During an energy forum in Kuwait, the country’s OPEC Governor Nawal al-Fezaia hinted that the nation is ready to cut oil production in an effort to stem the persistent slump in crude prices. According to media reports, she said that the country is “ready to cooperate” with others to stabilize the oil market.

However, the governor noted that producers outside the cartel are not yet ready to cooperate. Oil prices are unlikely to climb back to 2014 levels of more than $100 a barrel and instead they could wobble around $40-$60 a barrel until 2020, she added.

Meanwhile, British brokerage major HSBC sounded cautiously optimistic in its latest forecats, but has pegged down the average Brent crude prices at $45 a barrel for 2016 from $60.

The brokerage has also revised downward its price projections for the fuel to $60 for 2017 from $70, and at $75 by 2018 from $80 noting that crude prices have halved since mid-2015 and there is no end seen for the fall yet.

Though longer-term thesis of oil market re-balancing remains valid, the process will likely remain difficult and volatile, HSBC said as its rationale for revising downward its price outlook to $45 a barrel for 2016 in a report.

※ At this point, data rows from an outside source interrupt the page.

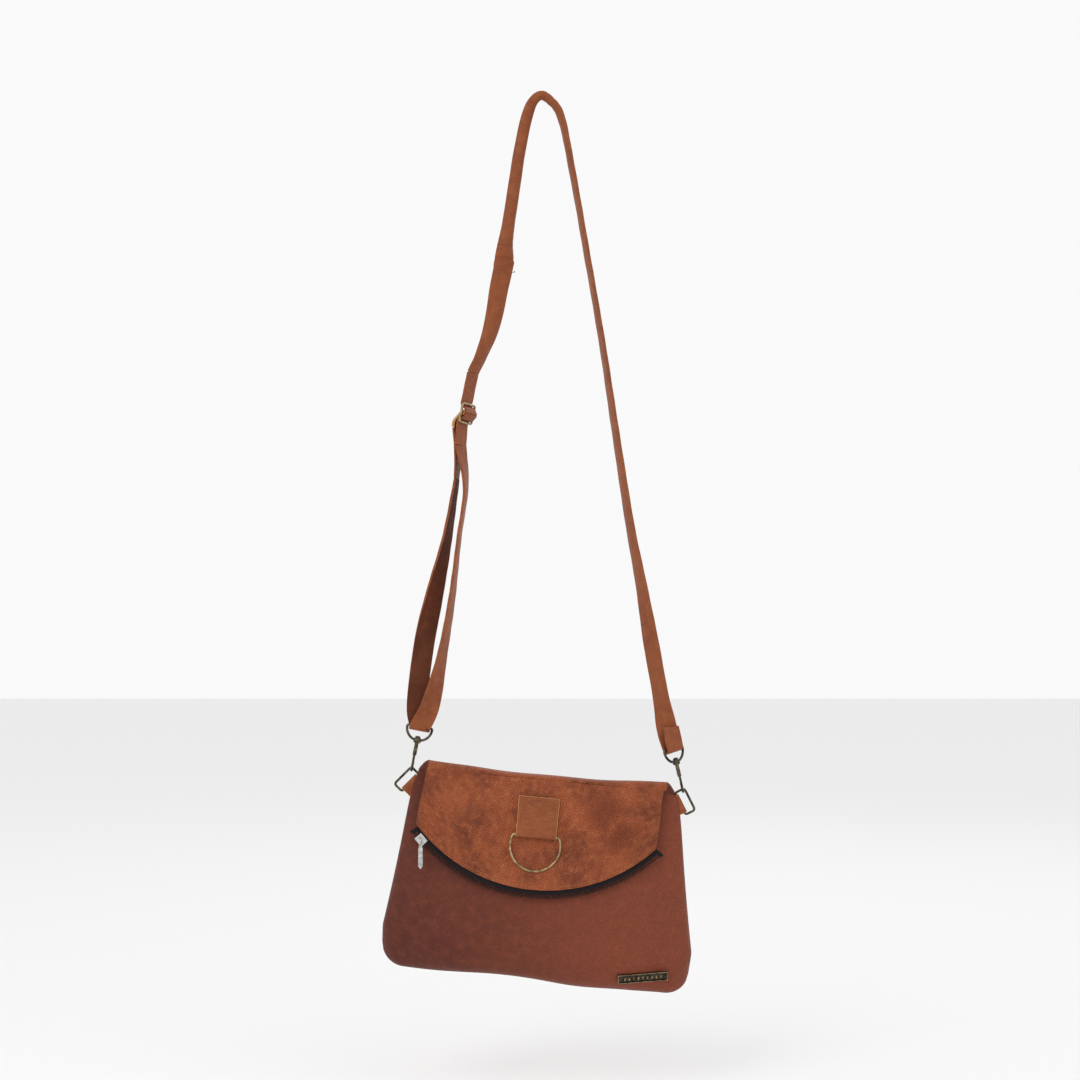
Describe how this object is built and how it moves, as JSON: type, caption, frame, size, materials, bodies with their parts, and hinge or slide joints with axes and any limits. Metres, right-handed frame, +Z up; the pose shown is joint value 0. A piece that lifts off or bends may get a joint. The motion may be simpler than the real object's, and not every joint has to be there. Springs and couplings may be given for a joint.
{
  "type": "fold-over sling bag",
  "caption": "Leather sling bag with a fold-over flap edged by a curved zip, a D-ring on a front tab, and a long adjustable strap on snap hooks.",
  "frame": {"origin": "inner face of the strap at its topmost bend, where a peg or hand carries it", "axes": "+Z up, +X to the right seen from the front, -Y towards the front of the bag"},
  "size_m": [0.3037, 0.0605, 0.8752],
  "materials": {
    "flap_leather": "pebbled cognac leather, light sheen",
    "body_leather": "smooth red-brown leather, satin",
    "strap_leather": "smooth tan leather, satin",
    "lining_cloth": "plain woven cotton",
    "zip_tape": "black twill tape",
    "nickel": "polished nickel",
    "antique_brass": "antique brass, brushed",
    "plate_metal": "dark antique brass",
    "steel": "satin"
  },
  "bodies": {
    "strap": {"strap_long_piece": "strap_leather", "strap_short_piece_upper": "strap_leather", "strap_adjuster_pass": "strap_leather", "strap_short_piece_front_leg": "strap_leather", "strap_short_piece_back_leg": "strap_leather", "strap_back_leg_top": "strap_leather", "left_eye": "antique_brass", "right_eye": "antique_brass"},
    "adjuster": {"adjuster_frame": "antique_brass", "adjuster_bar": "antique_brass", "strap_sewn_end": "strap_leather"},
    "bag": {"front_panel": "body_leather", "back_panel": "body_leather", "lining_front": "lining_cloth", "lining_back": "lining_cloth", "fold_outer": "flap_leather", "fold_inner": "flap_leather", "left_side_tab": "body_leather", "right_side_tab": "body_leather", "name_plate": "plate_metal", "name_plate_pins": "plate_metal"},
    "flap": {"flap_outer": "flap_leather", "flap_inner": "flap_leather", "zip_tape_front": "zip_tape", "zip_tape_back": "zip_tape", "zip_teeth": "nickel", "zip_stop_left": "nickel", "zip_stop_right": "nickel", "front_tab": "flap_leather"},
    "slider": {"zip_slider": "nickel", "zip_bridge": "nickel"},
    "pull_link": {"zip_link": "nickel"},
    "pull": {"zip_pull": "nickel"},
    "front_ring": {"d_ring": "antique_brass"},
    "left_snap_hook": {"left_hook": "antique_brass", "left_gate_pin": "steel", "left_swivel_rivet": "antique_brass", "left_gate_spring": "steel"},
    "left_hook_gate": {"left_gate": "steel"},
    "left_side_ring": {"left_ring": "antique_brass"},
    "right_snap_hook": {"right_hook": "antique_brass", "right_gate_pin": "steel", "right_swivel_rivet": "antique_brass", "right_gate_spring": "steel"},
    "right_hook_gate": {"right_gate": "steel"},
    "right_side_ring": {"right_ring": "antique_brass"}
  },
  "joints": [
    {"name": "bag_swing", "type": "hinge", "parent": "strap", "child": "bag", "pos_m": [0.00603, 0.00046, -0.66377], "axis": [0.9969, -0.0007, -0.0789], "range_deg": [-20, 20]},
    {"name": "flap_fold", "type": "hinge", "parent": "bag", "child": "flap", "pos_m": [0.00584, -0.00358, -0.66561], "axis": [-0.9956, 0, 0.0941], "range_deg": [0, 140], "deforming": ["fold_outer", "fold_inner"]},
    {"name": "zip_travel", "type": "hinge", "parent": "flap", "child": "slider", "pos_m": [0.00622, 0.00423, -0.61381], "axis": [0.0141, -0.9888, 0.1489], "range_deg": [0, 86]},
    {"name": "pull_link_swing", "type": "hinge", "parent": "slider", "child": "pull_link", "pos_m": [-0.11605, -0.02697, -0.72047], "axis": [-1, 0, 0], "range_deg": [0, 70]},
    {"name": "pull_swing", "type": "hinge", "parent": "pull_link", "child": "pull", "pos_m": [-0.11605, -0.02787, -0.72457], "axis": [0, 1, 0], "range_deg": [-35, 35]},
    {"name": "front_ring_swing", "type": "hinge", "parent": "flap", "child": "front_ring", "pos_m": [-0.00483, -0.02435, -0.71692], "axis": [-0.9956, 0, 0.0941], "range_deg": [0, 110]},
    {"name": "left_ring_turn", "type": "hinge", "parent": "bag", "child": "left_side_ring", "pos_m": [-0.12708, 0.00105, -0.66813], "axis": [0.707, -0.0323, 0.7064], "range_deg": [-1.5, 1.5]},
    {"name": "left_swivel", "type": "hinge", "parent": "strap", "child": "left_snap_hook", "pos_m": [-0.12572, 0.00055, -0.65333], "axis": [0.1908, 0, 0.9816], "range_deg": [-5, 5]},
    {"name": "left_gate_open", "type": "hinge", "parent": "left_snap_hook", "child": "left_hook_gate", "pos_m": [-0.12257, 0.00394, -0.63714], "axis": [-0.9816, 0, 0.1908], "range_deg": [0, 20], "stiffness_Nm_per_rad": 0.01, "springref_deg": -20.05, "deforming": ["left_gate_spring"]},
    {"name": "right_ring_turn", "type": "hinge", "parent": "bag", "child": "right_side_ring", "pos_m": [0.13535, 0.00088, -0.68863], "axis": [0.4478, 0.0355, -0.8934], "range_deg": [-1.5, 1.5]},
    {"name": "right_swivel", "type": "hinge", "parent": "strap", "child": "right_snap_hook", "pos_m": [0.13778, 0.00037, -0.6742], "axis": [-0.225, 0, 0.9744], "range_deg": [-5, 5]},
    {"name": "right_gate_open", "type": "hinge", "parent": "right_snap_hook", "child": "right_hook_gate", "pos_m": [0.13407, 0.00377, -0.65812], "axis": [-0.9744, 0, -0.225], "range_deg": [0, 20], "stiffness_Nm_per_rad": 0.01, "springref_deg": -20.05, "deforming": ["right_gate_spring"]},
    {"name": "adjuster_slide", "type": "slide", "parent": "strap", "child": "adjuster", "axis": [0.2079, 0, 0.9781], "range_m": [-0.015, 0.025], "deforming": ["strap_adjuster_pass", "strap_back_leg_top"]}
  ]
}
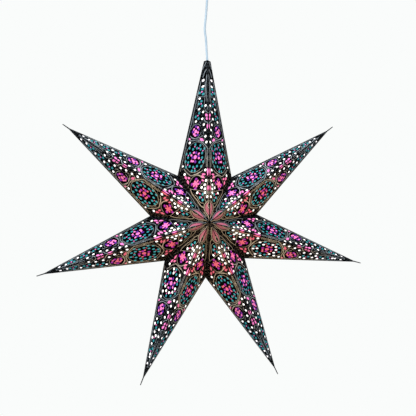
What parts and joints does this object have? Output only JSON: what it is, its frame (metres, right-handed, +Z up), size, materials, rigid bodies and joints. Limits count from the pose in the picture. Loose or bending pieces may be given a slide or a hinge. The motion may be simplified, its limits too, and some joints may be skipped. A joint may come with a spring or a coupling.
{
  "type": "hanging paper star lantern",
  "caption": "Pointed star lantern folded from punched black card with lit windows, hung on a cord below a ceiling rose.",
  "frame": {"origin": "middle of the ceiling rose's top face, where it meets the ceiling", "axes": "+Z up into the ceiling, +Y from the star's front to its back, +X to the right seen from the front"},
  "size_m": [0.5763, 0.146, 0.7567],
  "materials": {
    "printed_card": "thin black card, satin, printed and punched",
    "window_paper": "thin translucent paper, coloured behind the petals, lit from inside",
    "frosted_bulb": "frosted, warm white, lit",
    "brass": "bare",
    "ceramic": "unglazed",
    "white_plastic": "moulded, semi-gloss",
    "cord_sleeve": "smooth pale sleeve",
    "zinc_steel": "zinc plated"
  },
  "bodies": {
    "root": {"point_top": "printed_card", "point_upper_right": "printed_card", "point_right": "printed_card", "point_lower_right": "printed_card", "point_lower_left": "printed_card", "point_left": "printed_card", "point_upper_left": "printed_card", "window_paper_top": "window_paper", "window_paper_upper_right": "window_paper", "window_paper_right": "window_paper", "window_paper_lower_right": "window_paper", "window_paper_lower_left": "window_paper", "window_paper_left": "window_paper", "window_paper_upper_left": "window_paper", "bulb": "frosted_bulb", "screw_shell": "brass", "centre_contact": "brass", "insulator_core": "ceramic", "lampholder_barrel": "white_plastic", "lampholder_cap": "white_plastic", "cord_clamp": "white_plastic", "cord_stop": "white_plastic", "pendant_cord": "cord_sleeve", "rose_cord_grip": "white_plastic", "rose_cup": "white_plastic", "rose_bracket": "zinc_steel", "rose_screws": "zinc_steel", "terminal_block": "white_plastic"}
  },
  "joints": []
}
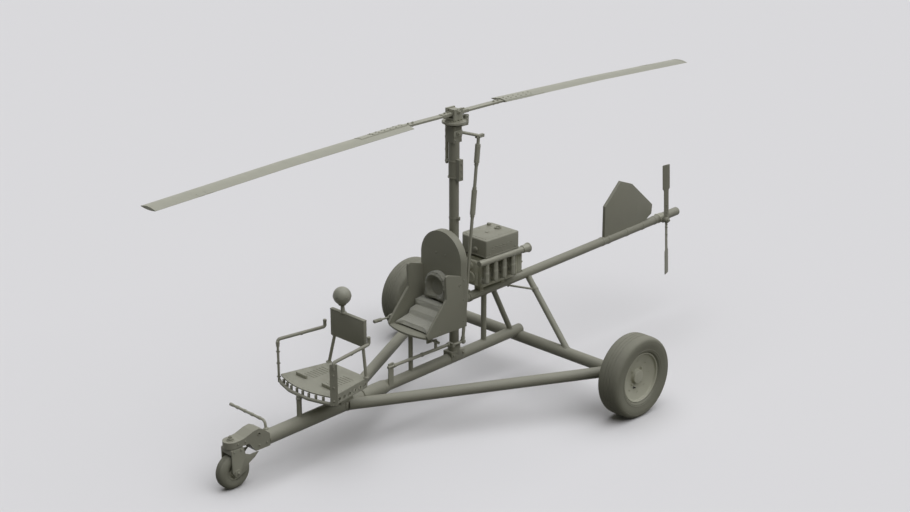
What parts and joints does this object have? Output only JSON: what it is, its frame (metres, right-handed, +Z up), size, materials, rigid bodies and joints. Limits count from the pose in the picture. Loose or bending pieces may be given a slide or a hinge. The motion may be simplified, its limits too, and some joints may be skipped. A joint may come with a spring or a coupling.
{
  "type": "gyrocopter",
  "caption": "Open-frame single-seat gyrocopter with a teetering two-blade rotor, tail boom with a side rotor, and a tricycle gear with a steered nose wheel.",
  "frame": {"origin": "on the ground, straight below the mast's axis, which is the middle of the rotor's sweep", "axes": "+X forward to the nose wheel, +Y to port, +Z up"},
  "size_m": [6.101, 2.84, 2.545],
  "materials": {
    "painted": "satin warm grey paint on steel tube",
    "mast_paint": "satin warm grey paint",
    "cast": "sand-cast, grey",
    "cowl": "satin grey paint on sheet",
    "steel": "dull plated steel",
    "alloy": "dull anodised",
    "panel": "matt grey",
    "plastic": "smooth moulded",
    "seat_plastic": "moulded shell, fine grain",
    "seat_fabric": "woven cover",
    "tyre": "grey rubber"
  },
  "bodies": {
    "frame": {"keel_tube": "painted", "cross_axle": "painted", "drag_braces": "painted", "hub_carriers": "painted", "steering_head": "painted", "mast": "mast_paint", "tail_boom": "painted", "mast_brackets": "painted", "engine_posts": "painted", "boom_braces": "painted", "engine_block": "cast", "engine_cowl": "cowl", "exhausts": "steel", "rear_housing": "cast", "seat_shell": "seat_plastic", "seat_cushion": "seat_fabric", "lumbar_pad": "seat_fabric", "seat_post": "painted", "hand_lever": "painted", "control_tube": "steel", "control_rod": "steel", "foot_tray": "alloy", "hoop_frame": "painted", "instrument_panel": "panel", "panel_legs": "painted", "compass": "plastic", "air_probe": "steel", "fin": "painted", "tail_gearbox": "cast", "rotor_head": "mast_paint", "head_arm": "steel", "spin_drive": "steel"},
    "nose_fork": {"nose_fork": "painted"},
    "nose_wheel": {"nose_tyre": "tyre", "nose_rim": "alloy"},
    "wheel_port": {"tyre_port": "tyre", "rim_port": "alloy"},
    "wheel_starboard": {"tyre_starboard": "tyre", "rim_starboard": "alloy"},
    "rotor_hub": {"rotor_hub": "steel"},
    "rotor_blades": {"hub_bar": "steel", "blade_front": "alloy", "blade_rear": "alloy"},
    "tail_rotor": {"tail_rotor": "alloy"}
  },
  "joints": [
    {"name": "nose_steering", "type": "hinge", "parent": "frame", "child": "nose_fork", "pos_m": [2.392, 0, 0.35], "axis": [0, 0, 1], "range_deg": [-30, 30]},
    {"name": "nose_wheel_spin", "type": "hinge", "parent": "nose_fork", "child": "nose_wheel", "pos_m": [2.386, 0, 0.142], "axis": [0, 1, 0], "continuous": true},
    {"name": "wheel_port_spin", "type": "hinge", "parent": "frame", "child": "wheel_port", "pos_m": [-0.797, 1.312, 0.352], "axis": [0, 1, 0], "continuous": true},
    {"name": "wheel_starboard_spin", "type": "hinge", "parent": "frame", "child": "wheel_starboard", "pos_m": [-0.797, -1.312, 0.352], "axis": [0, 1, 0], "continuous": true},
    {"name": "rotor_spin", "type": "hinge", "parent": "frame", "child": "rotor_hub", "pos_m": [0, 0, 2.45], "axis": [0, 0, 1], "continuous": true},
    {"name": "rotor_teeter", "type": "hinge", "parent": "rotor_hub", "child": "rotor_blades", "pos_m": [0, 0, 2.52], "axis": [-0.0148, 0.9999, 0], "range_deg": [-7, 7]},
    {"name": "tail_rotor_spin", "type": "hinge", "parent": "frame", "child": "tail_rotor", "pos_m": [-2.747, 0.084, 0.96], "axis": [0, 1, 0], "continuous": true}
  ]
}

It can be noted that since crude began to fall in June 2014, it has dropped over 72 per cent, with today marking a steep 5 per cent dip to $27-28 a barrel.

Forecasters pessimism comes from the fact that crude supply has stayed at levels ample enough to keep visible OECD inventory in surplus while incremental oil demand growth remains relatively robust, estimated at over 1 million bpdin 2015 and in 2016, but not robust enough to drain the surplus.

Factors keeping the market in surplus include hedging, service deflation, and efficiency gains against already brimming storage capacity, the report said. Accordingly, it expects downstream oil and gas companies profitability to fall to levels not seen in over a decade.